Just before the vote yesterday, the tech companies withdrew their support for the bill, saying that “The latest draft opens up an unacceptable loophole that could enable the bulk collection of Internet users’ data.” They appear to believe the loophole derives from the wide open definition of “specific selection term.” But if I’m right about these last two changes, then the loophole is salted throughout the bill. And it would put the telecoms back in the business of stealing Internet content (to the extent that it is accessible) as it passed their backbone. If I’m right about that — and if the Internet companies realize it — then we have a hope of preventing this shitty, worse than status quo bill from becoming law.

But whether we will nor not remains to be seen. 

Update: Given the way I believe US Freedumber guts leverage that John Bates exercised over NSA, I find this comment from him — from 3 weeks ago — striking.

Bates also sounded dubious about proposals—like Obama’s—to have phone companies store call metadata instead of the government.

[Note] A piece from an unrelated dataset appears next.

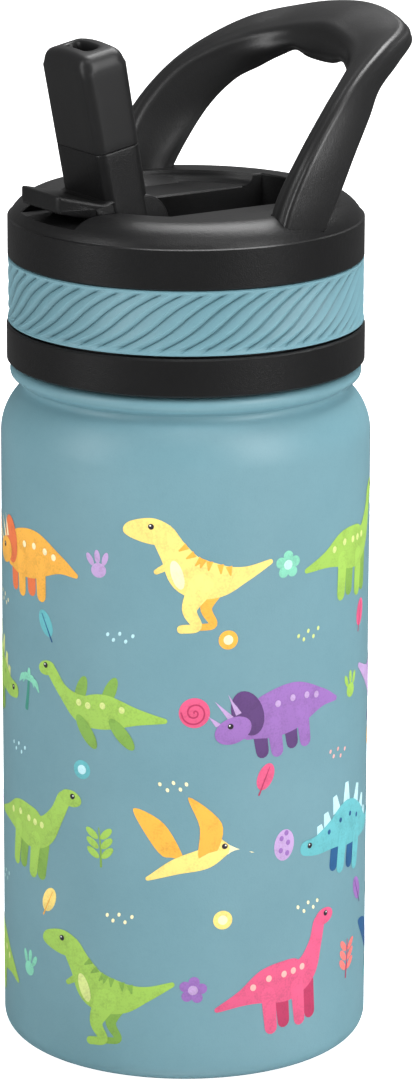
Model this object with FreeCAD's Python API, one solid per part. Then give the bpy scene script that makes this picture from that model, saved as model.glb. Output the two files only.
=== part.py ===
import FreeCAD, Part
import math
import os

# Insulated kids' drinking bottle with a screw-on flip-spout lid and a fixed carry loop.
# Millimetres. The origin is the centre of the base, +Z is up, -Y is the drinking side,
# and the bottle is mirror-symmetric about X = 0 apart from its screw threads.

# ---------------------------------------------------------------- driving dimensions
BODY_R = 36.5            # outside of the straight body
BASE_FILLET = 4.15       # rolled bottom edge
BODY_TOP = 124.0         # where the shoulder starts
SHOULDER_R = 12.0        # shoulder arc
WALL = 0.5               # steel sheet
SHOULDER_SWEEP = 47      # degrees of the shoulder arc
GROOVE_R = 32.0          # narrowest place between shoulder and bead
GROOVE_Z = 134.2
BEAD_R = 34.55           # rolled bead under the lid
BEAD_Z = 136.9
BEAD_TOP = 138.5
NECK_R = 30.6            # outside of the threaded neck
LIP_Z = 151.0            # top of the mouth

LINER_R = 33.0           # outside of the inner bottle
LINER_FLOOR = 7.5
LINER_CORNER = 6.0       # radius between its wall and floor
LINER_NECK_Z = 134.0     # where its shoulder meets the neck
BASE_LIP_R = 29.5        # inside of the turned-in bottom edge
PAN_Z = 3.3              # underside of the pan
COVER_Z = 1.2            # underside of the cover plate
COVER_DISH = 0.5         # how far its middle is raised
COVER_DISH_R = 20.0
PORT_R = 1.0             # evacuation port
SOLDER_R = 2.2           # bead that closes the port
SOLDER_H = 0.6
GETTER_R = 5.0
GETTER_H = 1.0
GETTER_X = 12.0

PITCH = 4.0              # screw thread
THREAD_TURNS = 1.25
THREAD_DEPTH = 1.4
THREAD_WIDTH = 1.6
NECK_THREAD_Z = 142.5    # centre of the neck thread's first turn

RING_R = 35.2            # lower ring of the lid
RING_Z0 = 138.7
RING_Z1 = 146.3
SLEEVE_IN_R = 32.6       # bore of the lid's skirt
SLEEVE_OUT_R = 33.6      # seat of the soft band
DISC_Z0 = 152.8          # underside of the lid's sealing disc
DISC_Z1 = 155.0
SLEEVE_TOP = 163.5
BAND_R = 34.93
BAND_Z1 = 159.5

CAP_R = 34.95            # upper ring of the lid
CAP_EDGE_Z = 167.4       # top of the upper ring, where the shoulder starts
RIM_Z = 171.5
RIM_OUT_R = 27.8
RIM_IN_R = 23.4
DECK_Z = 169.4
DECK_R = 21.2
DECK_UNDER = 167.0

PIVOT_Y = -15.5          # spout hinge
PIVOT_Z = 168.0
BARREL_R = 6.3
SPOUT_LEAN = 11.1        # degrees forward of upright when open
SPOUT_HALF_W = 8.6
SPOUT_FRONT = -6.5       # faces of the spout, measured from the hinge along its own depth
SPOUT_REAR = 3.15
SPOUT_SPLIT = 16.1       # where the soft mouthpiece starts, along the spout
SPOUT_TOP = 35.8
PIN_R = 1.0
PIN_FIT = 0.05           # radial clearance on the hinge pins
BORE_R = 2.4             # drink passage

CHANNEL_HALF_W = 9.0
CHANNEL_FLOOR = 164.2
CHANNEL_END_R = 25.2
NOTCH_HALF_W = 9.7       # gap in the rim under the thumb tab
NOTCH_Y1 = -20.0

STRAW_R = 3.75
STRAW_BORE_R = 3.0
STRAW_FOOT_Z = 13.0      # above the floor of the inner bottle


# ---------------------------------------------------------------- helpers
def vec(x, y, z):
    return FreeCAD.Vector(x, y, z)


def outline(*parts):
    """Closed outline in the XZ plane. A pair is a corner; ("arc", mid, end) is an arc."""
    edges = []
    here = parts[0]
    for part in parts[1:] + (parts[0],):
        if part[0] == "arc":
            mid, end = part[1], part[2]
            arc = Part.Arc(vec(here[0], 0, here[1]), vec(mid[0], 0, mid[1]), vec(end[0], 0, end[1]))
            edges.append(arc.toShape())
            here = end
        elif math.dist(here, part) > 1e-9:
            edges.append(Part.makeLine(vec(here[0], 0, here[1]), vec(part[0], 0, part[1])))
            here = part
    return Part.Face(Part.Wire(edges))


def turned(*parts):
    """Solid of revolution about Z of an outline given as (radius, height)."""
    return outline(*parts).revolve(vec(0, 0, 0), vec(0, 0, 1), 360)


def disc(radius, z0, z1, x=0.0, y=0.0):
    return Part.makeCylinder(radius, z1 - z0, vec(x, y, z0))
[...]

The judge said he’s more confident that “compliance” issues can be addressed at a government agency like the NSA than at private companies.

“My experience tells me that I can hold the NSA’s feet to the fire a lot easier than I can hold Google or Verizon’s feet to the fire,” Bates said. He noted that he has considerable leverage over the NSA, because they want to keep running the program and need the court’s permission to do so. On the other hand, “the private companies want the program cut off,” so would have less incentive to address problems, he added.